Claudio Roberto

Personal information
- Full name: Claudio Roberto Silveira
- Place of birth: Brazil

Managerial career
- Years: Team
- 2013-2014: Sri Lanka

= Claudio Roberto =

Brazilian football manager

Claudio Roberto is a Brazilian football manager who now works as head coach of Costa Rica Esporte Clube in his home country.

==Career==

Roberto started his managerial career with Conilon Futebol Clube de Jaguaré. In 2013, he was appointed head coach of the Sri Lanka national football team, a position he held until 2014. After that, he coached Sete de Setembro Esporte Clube, Clube Esportivo Nova Esperança, Corumbaense Futebol Clube, C.D. Monte Carlo, Zhaoqing Lixun, Vitória Futebol Clube, Al-Nojoom, and Costa Rica Esporte Clube.

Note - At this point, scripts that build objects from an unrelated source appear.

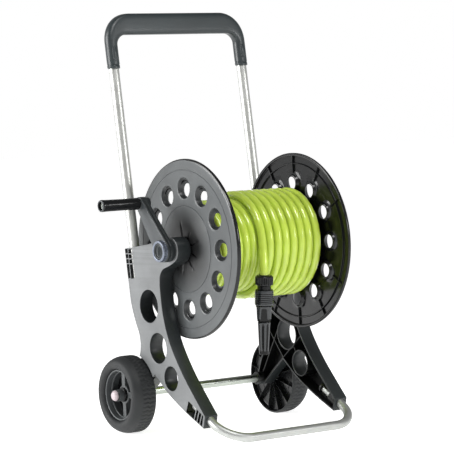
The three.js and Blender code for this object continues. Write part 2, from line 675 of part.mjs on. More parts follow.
function connectorCollar() {
  return onConnector([
    [16.4, 30.5], [19, 31.5], [19.8, 34], [19.8, 60], [19, 63.5], [16.4, 63.5], [16.4, 30.5],
  ], 16);
}

function nozzleStem() {
  return onConnector([
    [0, 48.3], [8, 48.3], [8, 64.5], [18, 65], [18, 70], [16.5, 96], [13, 98], [7, 98.3], [7, 140], [0, 144],
  ], 16);
}

function nozzleBarrel() {
  return onConnector([
    [7.3, 98.8], [13, 98.8], [13.4, 104], [10, 166], [9, 168], [5, 168], [4, 150], [7.3, 144.5], [7.3, 98.8],
  ], 16);
}

// ---- the cart ----------------------------------------------------------------------------------

const cart = new THREE.Group();

function add(name, body, look) {
  const mesh = new THREE.Mesh(geometryOf(body), look);
  mesh.name = name;
  cart.add(mesh);
}

// The same piece on both sides, from its right-hand form.
function addPair(name, body, look) {
  add(`left_${name}`, mirrored(body), look);
  add(`right_${name}`, body, look);
}

addPair('side_frame', sideFrame(), ANTHRACITE);
addPair('handle_tube', handleTube(), ALUMINIUM);
addPair('handle_screw', screw(handleAt(151, SCREW_Z), handleAt(163, SCREW_Z)), CHROME);
add('handle_grip', handleGrip(), GRIP_GREY);
add('foot_tube', footTube(), ALUMINIUM);
add('axle_tube', axleTube(), CHROME);
addPair('wheel_washer', wheelWasher(), BLACK_PLASTIC);
addPair('wheel_hub', wheelHub(), TYRE_GREY);
addPair('tyre', tyre(), TYRE_GREY);
addPair('axle_cap', axleCap(), WHITE_CAP);

addPair('flange', flange(), ANTHRACITE);
for (let i = 0; i < HUB_SCREWS.count; i += 1) addPair(`hub_screw_${i + 1}`, hubScrew(i), CHROME);
add('drum_core', drumCore(), BLACK_PLASTIC);
add('drum_sleeve', drumSleeve(), BLACK_PLASTIC);
add('crank_spindle', crankSpindle(), BLACK_PLASTIC);
add('water_spindle', waterSpindle(), BLACK_PLASTIC);
add('outlet_elbow', outletElbow(), BLACK_PLASTIC);
add('seal_ring', sealRing(), RUBBER);
add('inlet_swivel', inletSwivel(), BLACK_PLASTIC);

add('crank_arm', crankArm(), ANTHRACITE);
add('crank_ring', crankRing(), CHROME);
add('crank_cap', crankCap(), GRIP_GREY);
add('crank_pin', crankPin(), CHROME);
add('crank_pin_screw', crankPinScrew(), CHROME);
add('crank_grip', crankGrip(), BLACK_PLASTIC);

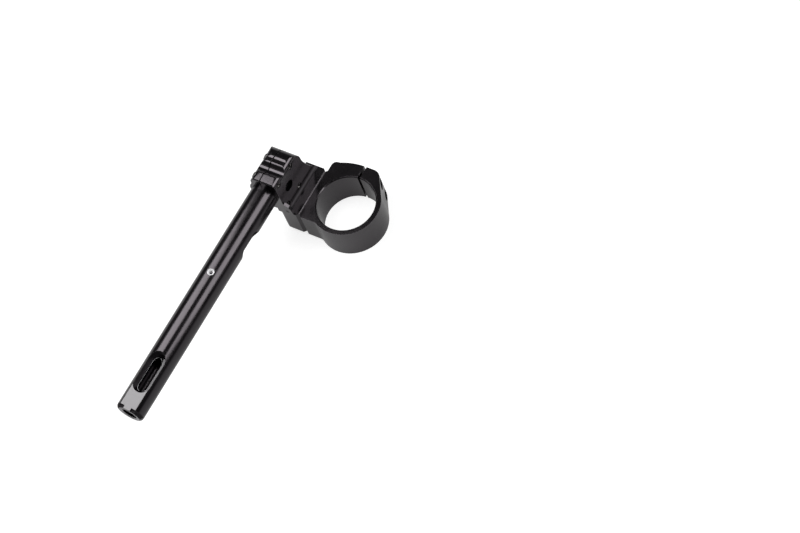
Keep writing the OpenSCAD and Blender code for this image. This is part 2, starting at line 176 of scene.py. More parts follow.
class HandlebarFinishes(bpy.types.PropertyGroup):
    """Colours, gloss and grain of the finishes"""
    anodised_color: FloatVectorProperty(
        name="Anodised colour", description="Black dye of the anodised aluminium",
        subtype="COLOR", default=(0.0024, 0.0022, 0.0026), min=0, max=1)
    anodised_roughness: FloatProperty(
        name="Anodised roughness", description="Roughness of the blasted and anodised clamps",
        subtype="FACTOR", default=0.18, min=0, max=1)
    bar_roughness: FloatProperty(
        name="Bar roughness", description="Roughness of the ground and anodised bar",
        subtype="FACTOR", default=0.19, min=0, max=1)
    # This colour also paints the highlight on the window's wall on the fork's side.
    bare_color: FloatVectorProperty(
        name="Bare metal colour", description="Aluminium of the flat that is milled through the anodising",
        subtype="COLOR", default=(0.36, 0.355, 0.362), min=0, max=1)
    # This colour also paints the highlight line where the window breaks into the bore.
    cut_color: FloatVectorProperty(
        name="Cut metal colour", description="Bright aluminium of the countersink and the bar's end face",
        subtype="COLOR", default=(0.88, 0.88, 0.89), min=0, max=1)
    dark_steel_color: FloatVectorProperty(
        name="Dark steel colour", description="Black oxide of the screws",
        subtype="COLOR", default=(0.085, 0.083, 0.082), min=0, max=1)
    plain_steel_color: FloatVectorProperty(
        name="Plain steel colour", description="Ground steel of the dowels and thread inserts",
        subtype="COLOR", default=(0.50, 0.49, 0.48), min=0, max=1)
    clamp_shine: FloatProperty(
        name="Clamp shine", description="Specular level of the sealed layer on the clamps",
        subtype="FACTOR", default=0.78, min=0, max=1)
    bar_shine: FloatProperty(
        name="Bar shine", description="Specular level of the sealed layer on the bar",
        subtype="FACTOR", default=0.62, min=0, max=1)
    edge_radius: FloatProperty(
        name="Edge radius", description="Radius that the light sees on every broken edge",
        subtype="DISTANCE", unit="LENGTH", default=0.35 * MM, min=0, max=2 * MM)
    blast_grain: FloatProperty(
        name="Blast grain", description="Size of the dimples that bead blasting leaves",
        subtype="DISTANCE", unit="LENGTH", default=0.30 * MM, min=0.05 * MM, max=2 * MM)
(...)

Roberto has managed Abu Dhabi club Sport Support Club for the first half of the 2021–22 season of the UAE Second Division League, but is being prevented from terminating his own contract and leaving the country by the club's chairman, Mahmoud Alkmash, who had attempted to hire him as a sales supervisor; despite Roberto not accepting to sign such a contract due to it not corresponding to his role in the club, Alkmash has been using it in order to keep the manager under his heel, only allowing him to break his contract provided he pays a release fee of approximately US$20,000, even though Roberto had not received any payment for his work.